Opinion

¿EN DÓNDE DIABLOS ES?

Por Lizardo Figueroa

Se exclama en el colmo de la impaciencia; busque por allí y por allá; que más arriba, que a la vuelta de la esquina, que baje dos cuadras, que la locura; que eso mejor tome un taxi; «más perdido que el hijo de Lindbergh».

Me refiero a la odisea para encontrar la dirección buscada, gracias a que la tecnología o el descuido de los propietarios, arrollaron la nomenclatura residencial en nuestras ciudades.

El trazo de calles, carreras, diagonales y transversales, adoptado por Colombia desde nuestra incipiente modernidad, creo es uno de los grandes aciertos que se nos han ocurrido.

Hasta hace poco tiempo resultaba fácil llegar al sitio buscado, orientándose por esa lógica simple al alcance de todos.

Pero eso ocurría cuando en cada esquina y en el portal de las residencias, edificios o cualquier dependencia se instalaban las nomenclaturas; curiosamente hoy, en la era del GPS, casi desaparecieron los números únicos que identificaban los inmuebles; fijémonos y nos daremos cuenta de que esa guía tan elemental pero importante, como tantas cosas, va quedando en el pasado.

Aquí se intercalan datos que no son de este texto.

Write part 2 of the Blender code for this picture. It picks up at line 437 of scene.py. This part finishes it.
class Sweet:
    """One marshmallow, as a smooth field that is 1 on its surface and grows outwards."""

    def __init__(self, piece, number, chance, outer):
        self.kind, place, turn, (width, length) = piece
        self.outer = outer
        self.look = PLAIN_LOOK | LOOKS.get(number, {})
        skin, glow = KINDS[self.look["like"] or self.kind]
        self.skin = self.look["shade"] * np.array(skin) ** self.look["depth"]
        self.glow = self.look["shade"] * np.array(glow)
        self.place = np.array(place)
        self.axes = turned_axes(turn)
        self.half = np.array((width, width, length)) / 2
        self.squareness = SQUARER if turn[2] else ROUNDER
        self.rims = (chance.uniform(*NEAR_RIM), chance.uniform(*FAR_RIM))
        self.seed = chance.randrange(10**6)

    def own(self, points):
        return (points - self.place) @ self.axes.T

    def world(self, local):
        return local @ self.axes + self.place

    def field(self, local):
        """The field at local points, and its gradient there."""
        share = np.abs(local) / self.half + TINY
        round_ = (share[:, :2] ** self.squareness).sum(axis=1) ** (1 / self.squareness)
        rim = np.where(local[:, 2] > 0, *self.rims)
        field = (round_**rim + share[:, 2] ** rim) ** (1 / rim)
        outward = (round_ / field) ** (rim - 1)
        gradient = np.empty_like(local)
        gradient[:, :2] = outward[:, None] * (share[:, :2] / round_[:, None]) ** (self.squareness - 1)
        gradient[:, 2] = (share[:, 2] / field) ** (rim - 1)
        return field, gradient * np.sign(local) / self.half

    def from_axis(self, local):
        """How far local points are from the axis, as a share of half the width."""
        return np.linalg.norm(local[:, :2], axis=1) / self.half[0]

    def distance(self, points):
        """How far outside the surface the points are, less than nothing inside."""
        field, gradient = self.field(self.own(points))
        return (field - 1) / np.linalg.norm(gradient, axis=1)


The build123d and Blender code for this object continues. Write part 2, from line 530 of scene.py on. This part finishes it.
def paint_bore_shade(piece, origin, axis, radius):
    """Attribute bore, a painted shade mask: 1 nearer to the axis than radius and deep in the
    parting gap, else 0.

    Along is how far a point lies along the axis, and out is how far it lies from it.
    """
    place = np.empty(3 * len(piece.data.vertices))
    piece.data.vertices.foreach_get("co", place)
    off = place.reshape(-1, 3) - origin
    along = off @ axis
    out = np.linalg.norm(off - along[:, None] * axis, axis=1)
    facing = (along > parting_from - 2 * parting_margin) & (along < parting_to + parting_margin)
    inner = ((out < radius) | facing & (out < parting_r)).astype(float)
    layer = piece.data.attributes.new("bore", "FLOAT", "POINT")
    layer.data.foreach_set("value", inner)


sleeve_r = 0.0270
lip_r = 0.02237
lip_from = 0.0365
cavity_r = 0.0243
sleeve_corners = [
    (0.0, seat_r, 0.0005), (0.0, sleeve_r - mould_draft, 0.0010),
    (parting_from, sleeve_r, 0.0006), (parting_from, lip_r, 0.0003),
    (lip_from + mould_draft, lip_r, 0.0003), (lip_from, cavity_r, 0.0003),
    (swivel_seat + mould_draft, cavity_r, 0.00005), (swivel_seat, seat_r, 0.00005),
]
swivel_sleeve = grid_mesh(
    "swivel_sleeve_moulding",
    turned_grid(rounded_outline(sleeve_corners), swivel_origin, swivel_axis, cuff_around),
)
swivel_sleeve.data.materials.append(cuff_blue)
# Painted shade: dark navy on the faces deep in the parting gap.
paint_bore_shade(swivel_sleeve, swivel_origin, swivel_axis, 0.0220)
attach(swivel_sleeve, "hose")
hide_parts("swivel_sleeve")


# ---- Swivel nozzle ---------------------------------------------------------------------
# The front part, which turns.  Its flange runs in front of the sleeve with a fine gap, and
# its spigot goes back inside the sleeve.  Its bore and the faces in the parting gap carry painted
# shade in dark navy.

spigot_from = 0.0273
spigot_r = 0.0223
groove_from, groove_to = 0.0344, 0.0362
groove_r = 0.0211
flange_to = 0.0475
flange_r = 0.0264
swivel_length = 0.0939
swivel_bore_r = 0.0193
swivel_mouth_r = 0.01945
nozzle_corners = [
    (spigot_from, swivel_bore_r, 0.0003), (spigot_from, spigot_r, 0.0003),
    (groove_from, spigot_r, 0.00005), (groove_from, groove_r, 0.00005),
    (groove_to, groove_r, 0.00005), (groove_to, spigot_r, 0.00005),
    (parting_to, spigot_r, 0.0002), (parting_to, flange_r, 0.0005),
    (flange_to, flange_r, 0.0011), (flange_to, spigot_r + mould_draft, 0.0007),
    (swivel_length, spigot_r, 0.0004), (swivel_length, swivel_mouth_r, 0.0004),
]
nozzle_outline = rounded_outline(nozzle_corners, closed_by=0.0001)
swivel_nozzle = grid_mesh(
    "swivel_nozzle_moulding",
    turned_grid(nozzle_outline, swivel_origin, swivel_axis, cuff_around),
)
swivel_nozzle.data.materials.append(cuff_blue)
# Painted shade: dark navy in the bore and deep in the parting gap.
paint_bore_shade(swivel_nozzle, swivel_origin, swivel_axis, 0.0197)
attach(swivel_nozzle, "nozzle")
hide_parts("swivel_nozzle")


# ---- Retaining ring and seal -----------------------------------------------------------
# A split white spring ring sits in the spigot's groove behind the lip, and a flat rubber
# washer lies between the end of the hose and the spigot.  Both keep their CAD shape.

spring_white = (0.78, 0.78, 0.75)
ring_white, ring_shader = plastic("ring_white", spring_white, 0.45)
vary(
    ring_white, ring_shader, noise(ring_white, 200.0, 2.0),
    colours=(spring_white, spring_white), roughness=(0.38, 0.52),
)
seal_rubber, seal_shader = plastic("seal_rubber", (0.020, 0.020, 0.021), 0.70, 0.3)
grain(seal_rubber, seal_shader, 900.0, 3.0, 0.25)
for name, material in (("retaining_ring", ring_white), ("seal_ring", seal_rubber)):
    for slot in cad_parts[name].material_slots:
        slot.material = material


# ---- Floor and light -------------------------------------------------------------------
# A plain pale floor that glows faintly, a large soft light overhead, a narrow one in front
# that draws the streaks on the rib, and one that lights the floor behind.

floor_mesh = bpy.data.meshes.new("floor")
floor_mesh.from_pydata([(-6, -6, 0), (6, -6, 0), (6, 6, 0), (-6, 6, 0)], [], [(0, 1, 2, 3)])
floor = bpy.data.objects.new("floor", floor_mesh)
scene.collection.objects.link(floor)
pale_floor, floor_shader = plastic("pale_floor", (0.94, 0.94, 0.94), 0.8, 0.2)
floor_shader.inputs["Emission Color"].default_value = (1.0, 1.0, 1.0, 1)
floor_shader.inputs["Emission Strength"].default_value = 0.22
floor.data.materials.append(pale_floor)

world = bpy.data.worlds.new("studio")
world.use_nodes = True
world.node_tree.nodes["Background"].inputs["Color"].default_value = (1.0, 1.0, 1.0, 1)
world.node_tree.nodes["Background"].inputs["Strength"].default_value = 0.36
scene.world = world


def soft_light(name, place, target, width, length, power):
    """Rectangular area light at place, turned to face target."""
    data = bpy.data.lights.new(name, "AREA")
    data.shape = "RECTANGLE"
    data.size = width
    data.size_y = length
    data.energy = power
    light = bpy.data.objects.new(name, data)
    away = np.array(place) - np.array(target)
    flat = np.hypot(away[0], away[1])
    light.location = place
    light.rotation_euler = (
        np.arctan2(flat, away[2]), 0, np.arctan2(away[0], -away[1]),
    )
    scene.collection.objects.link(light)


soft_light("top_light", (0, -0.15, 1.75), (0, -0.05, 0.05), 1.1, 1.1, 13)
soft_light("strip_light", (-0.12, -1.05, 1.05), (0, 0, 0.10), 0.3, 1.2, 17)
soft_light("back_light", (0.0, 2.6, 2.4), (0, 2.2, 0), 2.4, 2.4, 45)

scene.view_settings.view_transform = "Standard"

Y no debiera, en tanto que los «buscadores electrónicos» aún no están al alcance del común de los citadinos.

A las autoridades municipales corresponde por ley hacer obligatoria la identificación urbana en los cénits de las puertas, lo cual nos ahorraría el estrés y el tiempo a quienes nacimos y crecimos en el siglo pasado.

Las pequeñas placas metálicas, hoy oxidadas y opacas de las direcciones que aún existen en los pueblos, son recordatorios y a veces bellos adornos de encanto que mueven a la nostalgia de tiempos idos, cuando estuvieron de moda los carteros o citadores de las oficinas del teléfono alámbrico, las telegrafías, los correos y las remesas estatales, quienes sabían ubicar a la gente de las aldeas por sus nombres y apellidos. Todos los pobladores distinguían a los telegrafistas (como a Don Gabriel Eligio García, radiotelegrafista y boticario de Aracataca, padre de Gabo) a las telefonistas, carteros y encomenderos, al punto que estos servidores públicos terminaban enterándose de los mensajes, negocios, citas y hasta cuitas de enamorados; la discreción, confidencia y secreto eran requisito y buena costumbre de los funcionarios.

«La Carta», conmovedor poema declamado por nuestro coterráneo Indio Rómulo, describe magistralmente la confidencia del abuelo campesino olvidado por sus ilustres hijos a la telegrafista.

Qué decir de la lastimera canción «La cama vacía» de Oscar Agudelo (…la carta es para decirte, que si podéis algún día, ven a hacerme compañía, voz que tanto me quisiste…) y la misma «aguacatada» como llaman en Ecuador al «despecho», del venezolano Felipe Pirela cantando «Quién tiene tu amor» (…he recibido una cartica tuya, en la que dices adiós sin alma…) y de remate, los reproches de Franz Kafka a su tirano progenitor en «Carta al padre».

El género epistolar hace tiempo entró en desuso; ¿Quién escribe hoy a mano alzada, en fina letra cursiva y sobre perfumado?

Suspiro al recordar el «teclear monótono» de los puntos, guiones, comas, etc. del alfabeto Morse ejecutado por la telegrafista de mi pueblo.

¡Oh, telegramas de antaño! la brevedad era la regla:

«Compadre imposible vernos mercado Camacho sábado toro clavóle cacho cola al macho».

De aquellas épocas a hoy, el vértigo de los cambios que ha traído consigo el milagro de las telecomunicaciones audiovisuales instantáneas, pareciera que enterraron no solo las direcciones residenciales sino hasta la misma vieja costumbre de leer y escribir.

Están en mora las oficinas catastrales de los municipios colombianos, en hacer cumplir las leyes que obligan a los tenedores residenciales, comerciales, de servicios y oficiales a visibilizar las nomenclaturas de las direcciones en el cénit de sus puertas.